接下来我们回到住处开始整理当天的问卷,我们的心情变得沉重起来!从白天的访谈及问卷的数据里,我们看到的是该地区整个的农村生活。“十年九旱、靠天吃饭”成了这里生活的真实写照。缺水是这里发展的一个制约瓶颈,种子播下之后,不用灌溉,农民常年在田里辛勤劳作,但收成全靠老天,雨水的多少基本上决定了收成的好坏,但有的年份雨水虽多,又没下到时间点上,一样收成不好;山区这边的多风多雹子天气也会造成灾害,而往往农民在这些灾难面前是束手无策的。这地方洋芋、玉米种子都不能自留(欣慰的是当地玉米种子品牌都是国产的,也没有涉及到转基因种子),再加上化肥、地膜、除草剂、机械等各种费用,种植成本很高,所以每家的耕地虽然挺多,但几乎都是很低的产出,一年的收成也就够一年的花销、甚至支不敷出,种地不如打工,这是实情。可有的家庭由于各种原因抽不出劳力外出务工,外出的大多也没有好的门路,多数是去干建筑工。这里生活艰苦,我们多么想找到一个颠覆此种情况的村子!历经三天,在张家窑村做完调研后,我们接着去李家岔、骡子滩村,但情况基本上还是一样。骡子滩村虽说是省级帮扶示范性基地,有扶贫项目,村上也有农村地区罕见的小超市,但通过实地调研发现,因受地势、气候等客观因素的制约,国家的扶贫对当地的发展来说,简直是杯水车薪,当地的大多数农民生计并没有很大改观,反而是因该地区地势比前两个村高一些,粮食收成更不好。
不管怎样痛心,调研任务完成后,我们还是要离开这里了。这次活动是很有意义的,让我们能走出书斋深入到农村去了解一些真实的现状。在这一周多的时间里,他们所经受的的苦难与坚韧,我们虽在感同身受,但我们无可奈何,我们什么也帮不了。可能这样想,已经不是一名合格的调研者应有的状态了,因为有足够多的说辞去让我们从此地的忧郁氛围中全身而退,“没办法!你什么也改变不了!按时按量完成你的任务就行!”,而勿需在这里矫情。
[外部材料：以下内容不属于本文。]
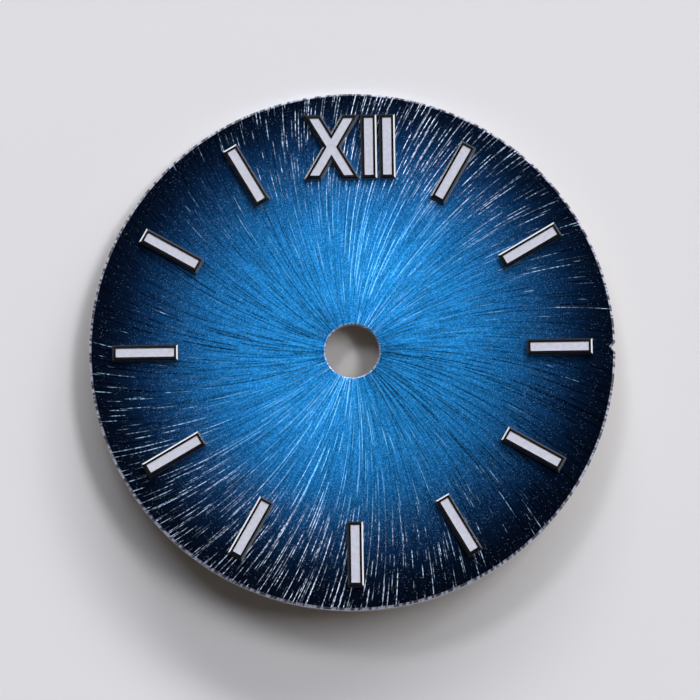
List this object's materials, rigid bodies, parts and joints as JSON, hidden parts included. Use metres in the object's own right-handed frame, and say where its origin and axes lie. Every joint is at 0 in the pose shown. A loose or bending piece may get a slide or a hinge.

社会学与人类学的理论与方法,也教会我们如何以一个旁观者或局外人的身份进入调研地,然后熟练地获取田野资料为科研所用。然而,我们都是要食人间烟火的,根本不可能完全屏蔽掉自己的主观感受,冰冷的数据背后是一个个有血有肉鲜活的人,当我们带着问卷离开后,他们的苦难还总是会留在脑海心田,这可能也是学术调研者的尴尬所在,你去当地搞研究却并不能直接给他们带来一些实实在在的具体的帮助,面对着他们他们期盼的双眼,却无言以对。我们寄希望于这些调研结果能发挥价值,但它们究竟能为政策制定、经济发展贡献多少力量呢,实在是值得我们反思的一件事情!但有什么更好的办法,谁也答不上来,可能需要我们去做更多大胆而有意义的尝试。